### Available data
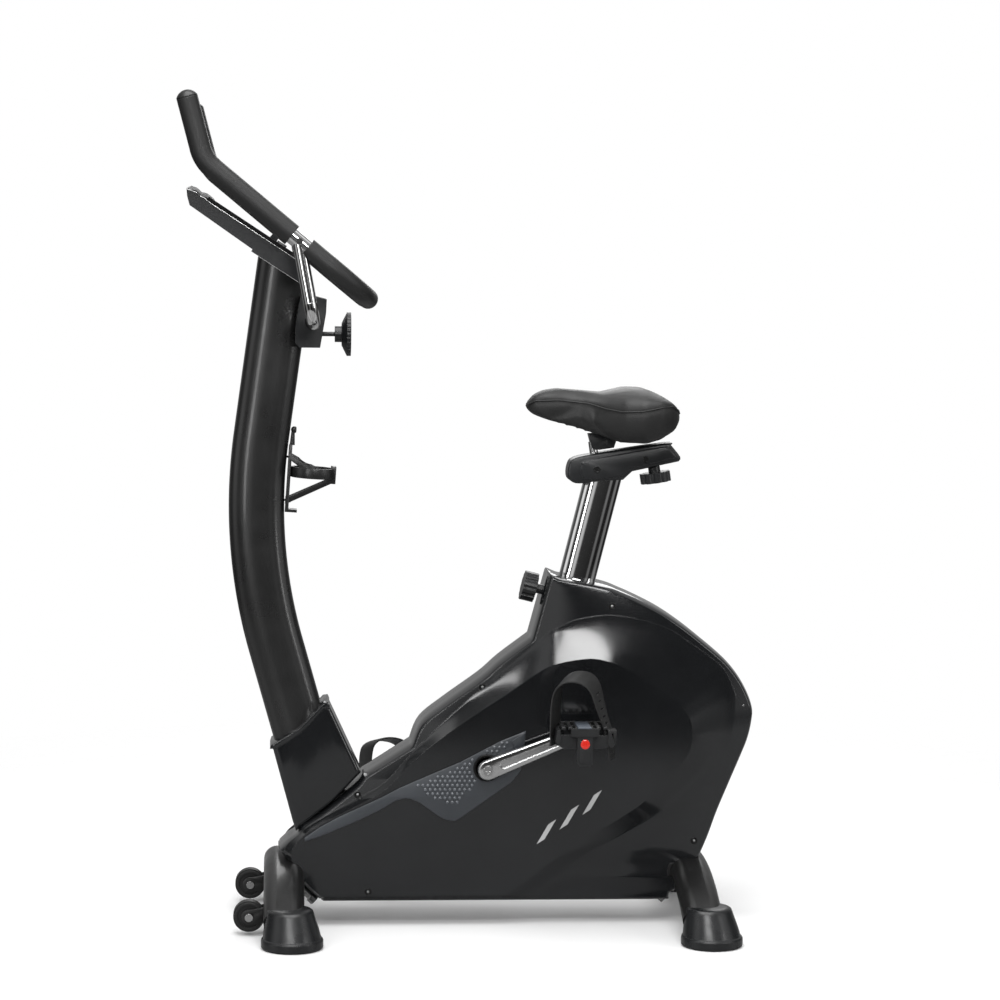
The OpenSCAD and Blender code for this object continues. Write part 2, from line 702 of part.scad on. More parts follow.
// Bend and upright prong on the left
module prong(d, length) {
    translate([-loop_len + bend_tangent, -bar_half, prong_bend]) rotate([90, 0, 0])
        rotate([0, 0, 270 - prong_turn]) tube_bend(d, prong_bend, prong_turn);
    at_prong() translate([0, 0, -2]) cylinder(d = d, h = length + 2, $fn = smooth);
}

// Whole loop from one prong's tip to the other
module loop(d, prong_length) {
    loop_rear(d);
    for (side = [-1, 1]) loop_corner(d, side);
    left_and_right() {
        side_bar(d, loop_corner - 2, loop_len - bend_tangent + 2);
        prong(d, prong_length);
    }
}

module handlebar() color("silver") {
    in_loop() loop(bar_d, prong_len - 12);
    in_leg() {
        along_y(leg_d / 2, -bar_half + leg_elbow - 2, bar_half - leg_elbow + 2);
        left_and_right() {
            translate([0, -bar_half + leg_elbow, leg_elbow]) rotate([90, 0, 90]) rotate([0, 0, 180])
                tube_bend(leg_d, leg_elbow, 90);
            translate([0, -bar_half, leg_elbow - 2]) cylinder(d = leg_d, h = 102, $fn = smooth);
        }
    }
}

module front_grip() in_loop() difference() {
    union() {
        side_bar(grip_d, grip_end, loop_len - bend_tangent + 2);
        prong(grip_d, prong_len);
    }
    side_bar(bar_d + 0.6, grip_end - 5, loop_len - bend_tangent + 2);
    prong(bar_d + 0.6, prong_len + 10);
}

module front_grip_left() color("#1e1e1e") front_grip();
module front_grip_right() color("#1e1e1e") mirror([0, 1, 0]) front_grip();

module rear_loop(d, end) {
    loop_rear(d);
    for (side = [-1, 1]) loop_corner(d, side);
    left_and_right() side_bar(d, loop_corner - 2, end);
}

module rear_grip() color("#1e1e1e") difference() {
    in_loop() rear_loop(rear_grip_d, rear_grip_end);
    in_loop() rear_loop(bar_d + 0.6, rear_grip_end + 5);
    // Notches for the legs
    in_leg() left_and_right() translate([0, -bar_half, leg_elbow])
        cylinder(d = leg_d + 2 * gap, h = 110, $fn = smooth);
}

// Cap plugs in the prongs' ends, and a screw in each side bar between the grips
module bar_fittings() color("#161616") in_loop() left_and_right() {
    at_prong() translate([0, 0, prong_len + 0.3]) intersection() {
        cylinder(d = grip_d, h = 20, $fn = smooth);
        translate([0, 0, -8]) sphere(d = grip_d + 5, $fn = smooth);
    }
    translate([-152, 0, 0]) along_y(5, -bar_half - bar_d / 2 - 3, -bar_half - bar_d / 2 - 0.1);
}

// ---- console ----

module console_back() color("#1c1c1e") in_console() difference() {
    side_plate([[-222, -9], [-216, -17], [-204, -28], [-75, -33], [-75, -37], [20, -37], [17, -8],
        [-214, -5]], -console_half, console_half);
    side_plate([[-214, -6], [-203, -25], [-75, -29], [-40, -33], [15, -33], [13, 10], [-210, 10]],
        -console_half + 3, console_half - 3);
}

module console_face() color("#141416") in_console() difference() {
    side_plate([[-222, -8.6], [-214, -4.6], [17, -7.6], [10, 0], [-206, 2], [-218, -1]],
        -console_half, console_half);
    // Window for the display
    translate([-176, -90, -1.5]) cube([104, 180, 12]);
    for (y = [-60, 0, 60]) translate([-38, y, -10]) cylinder(r = 9.4, h = 20, $fn = smooth);
}

module console_display() color("#9db4b8", 0.8) in_console()
    translate([-175.6, -89.6, -1.3]) cube([103.2, 179.2, 2]);

module button(y) color("#4a4c50") in_console() translate([-38, y, 0]) {
    translate([0, 0, -6.4]) cylinder(r = 9, h = 10.4, $fn = smooth);
    translate([0, 0, -11]) cylinder(r = 11, h = 2, $fn = smooth);
    translate([0, 0, -11]) cylinder(r = 9, h = 6, $fn = smooth);
}

module button_left() button(-60);
module button_middle() button(0);
module button_right() button(60);

// ---- saddle ----

module seat_post() color("silver") in_post() difference() {
    translate([0, 0, post_low]) linear_extrude(post_high - post_low) oval(post_depth, post_width);
    translate([0, 0, post_low - 1]) linear_extrude(post_high - post_low - 5)
        oval(post_depth - 5, post_width - 5);
    // Height holes down the front
    for (i = [-4 : 5]) translate([-60, 0, pin_s - i * hole_pitch]) along_x(pin_r + 0.5, 0, 50);
}

module post_sleeve() color("#e8e8e8") in_post() difference() {
    union() {
        translate([0, 0, -260]) linear_extrude(160) oval(post_depth + 5, post_width + 5);
        translate([0, 0, -103.6]) linear_extrude(5) oval(post_depth + 11, post_width + 11);
    }
    translate([0, 0, -270]) linear_extrude(200) oval(post_depth + 0.6, post_width + 0.6);
    translate([-80, 0, pin_s]) along_x(9.5, 0, 60);
}

// Pull knob with its pin: the tip lies just clear of the post in the seat tube's front
module height_knob() color("#161618") in_post() translate([0, 0, pin_s]) {
    along_x(pin_r, -70, -post_depth / 2 - 1);
    along_x(8.5, -76, -52);
    difference() {
        along_x(26, -91, -67, fine);
        for (a = [0 : 30 : 330]) rotate([a, 0, 0]) translate([0, 0, 28.4]) along_x(4.5, -100, -60, 24);
    }
}

// Bracket and rail on top of the post: a shell that holds the sliding carriage
module saddle_rail() color("#1c1c1e") difference() {
    side_plate([[183, 821], [172, 808], [171, 785], [178, 778], [192, 775], [270, 780], [284, 797],
        [368, 815], [369, 824], [350, 847], [342, 848], [226, 830]], -24, 24);
    in_post() translate([0, 0, -100]) linear_extrude(100 + post_high) oval(post_depth, post_width);
    // Channel for the carriage, slotted along the top
    in_rail() translate([-44, -14, 22]) cube([169, 28, 12]);
    in_rail() translate([stub_u - 14, -9, 30]) cube([49, 18, 30]);
    // Hole for the knob's screw
    in_rail() translate([knob_u, 0, 0]) cylinder(r = 4 + fit, h = 40, $fn = smooth);
}

// Bar that slides in the rail, with the chrome stub that carries the saddle
module saddle_carriage() color("silver") in_rail() {
    translate([-36, -13.5, 24]) cube([134, 27, 9]);
    translate([stub_u, 0, 32]) cylinder(r = 7.5, h = 28, $fn = smooth);
}

module rail_knob() color("#161618") in_rail() {
    translate([knob_u, 0, -2]) cylinder(r = 4, h = 25.5, $fn = smooth);
    translate([knob_u, 0, -12]) cylinder(r = 10.5, h = 12, $fn = smooth);
    translate([knob_u, 0, -28]) difference() {
        cylinder(r = 27, h = 18, $fn = fine);
        for (a = [0 : 36 : 324]) rotate(a) translate([30, 0, -1]) cylinder(r = 6, h = 30, $fn = 24);
    }
}

// Clamp on the stub: its cross bolt is what the saddle tilts on
module saddle_clamp() color("#1a1a1c") {
    difference() {
        side_plate([[207, 862], [214, 836], [226, 834], [252, 838], [256, 850], [240, 864]], -13.4, 13.4);
        in_rail() translate([stub_u, 0, 30]) cylinder(r = 7.5, h = 31, $fn = smooth);
    }
    translate([tilt_x, 0, tilt_z]) {
        along_y(5, -22, 22);
        along_y(8.5, -24, -18.4);
        along_y(8.5, 18.4, 24);
    }
}

saddle_side = [[95, 910], [121, 938], [192, 935], [227, 932], [250, 940], [272, 943], [300, 941], [325, 932],
    [343, 926], [356, 917], [365, 899], [365, 887], [353, 869], [326, 855], [300, 848], [255, 847],
    [204, 865], [151, 880], [108, 895]];
saddle_plan = [[94, 0], [96, 18], [108, 30], [160, 38], [205, 54], [235, 82], [262, 105], [295, 118],
    [330, 111], [354, 86], [366, 48], [368, 0]];

// A half outline, joined to its mirror image
function both_sides(half) = concat(half, [for (i = [len(half) - 2 : -1 : 1]) [half[i][0], -half[i][1]]]);

module saddle_base_plan(margin) offset(delta = margin)
    polygon(both_sides([[150, 0], [150, 16], [230, 44], [290, 60], [322, 46], [328, 0]]));

// Stiff base in the pad's underside, with two ears down to the clamp's bolt
module saddle_base() color("#101010") difference() {
    union() {
        translate([0, 0, 876]) linear_extrude(14) saddle_base_plan(0);
        left_and_right() side_plate([[222, 880], [264, 880], [256, 842], [234, 842]], -18, -14);
    }
    translate([tilt_x, 0, tilt_z]) along_y(5 + fit, -40, 40);
}

module saddle_pad() color("#232323") difference() {
    intersection() {
        side_plate(saddle_side, -130, 130);
        translate([0, 0, 800]) linear_extrude(200) polygon(both_sides(saddle_plan));
    }
    translate([0, 0, 800]) linear_extrude(90.4) saddle_base_plan(gap);
}

main_frame();
front_stabilizer();
rear_stabilizer();
foot_caps();
stabilizer_fasteners();
wheel_brackets();
wheel_left();
wheel_right();
shell_left();
shell_right();
side_trim_left();
side_trim_right();
shell_screws();
mast_boot();
power_inlet();
crank_axle();
bearings();
drive_pulley();
crank_left();
crank_right();
crank_bolts();
pedal_spindles();
pedal_left();
pedal_right();
strap_left();
strap_right();
flywheel();
flywheel_axle();
drive_belt();
idler_arm();
idler_pulley();
brake_arm();
brake_magnets();
tension_motor();
mast();
mast_fasteners();
bottle_cage();
bar_clamp();
clamp_cover();
clamp_knob();
handlebar();
front_grip_left();
front_grip_right();
rear_grip();
bar_fittings();
console_back();
console_face();
console_display();
button_left();
button_middle();
button_right();
seat_post();
post_sleeve();
height_knob();
saddle_rail();
saddle_carriage();
rail_knob();
saddle_clamp();
saddle_base();
saddle_pad();
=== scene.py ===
"""Looks for the upright exercise bike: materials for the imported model, finer pieces where its solids are plain,
a pale studio and the camera."""

import json
import math

import bmesh
import bpy
from mathutils import Matrix, Vector
from mathutils.geometry import tessellate_polygon


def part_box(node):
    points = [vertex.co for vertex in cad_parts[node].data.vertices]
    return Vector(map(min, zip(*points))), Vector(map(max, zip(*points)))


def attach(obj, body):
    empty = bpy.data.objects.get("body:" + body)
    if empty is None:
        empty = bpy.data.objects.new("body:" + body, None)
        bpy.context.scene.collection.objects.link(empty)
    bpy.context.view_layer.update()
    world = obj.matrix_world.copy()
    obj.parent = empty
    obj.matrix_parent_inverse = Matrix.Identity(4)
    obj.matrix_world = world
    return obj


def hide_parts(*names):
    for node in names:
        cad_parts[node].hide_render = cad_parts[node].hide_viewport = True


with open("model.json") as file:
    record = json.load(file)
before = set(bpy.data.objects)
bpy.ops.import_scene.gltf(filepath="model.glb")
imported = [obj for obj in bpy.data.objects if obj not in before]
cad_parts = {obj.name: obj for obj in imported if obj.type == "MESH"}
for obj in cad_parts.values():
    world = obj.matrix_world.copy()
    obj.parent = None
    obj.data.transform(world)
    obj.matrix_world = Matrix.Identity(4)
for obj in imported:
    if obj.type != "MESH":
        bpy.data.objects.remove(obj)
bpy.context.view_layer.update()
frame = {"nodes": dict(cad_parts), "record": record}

nodes = frame["nodes"]
MM = 0.001


# ---- materials ----


def new_tree(name):
    """An empty node material and its tree."""
    material = bpy.data.materials.new(name)
    material.use_nodes = True
    tree = material.node_tree
    tree.nodes.clear()
    return material, tree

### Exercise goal
Collect the lines of the data that carry the word "imported".

### Response to this task
"""Looks for the upright exercise bike: materials for the imported model, finer pieces where its solids are plain,
imported = [obj for obj in bpy.data.objects if obj not in before]
cad_parts = {obj.name: obj for obj in imported if obj.type == "MESH"}
for obj in imported:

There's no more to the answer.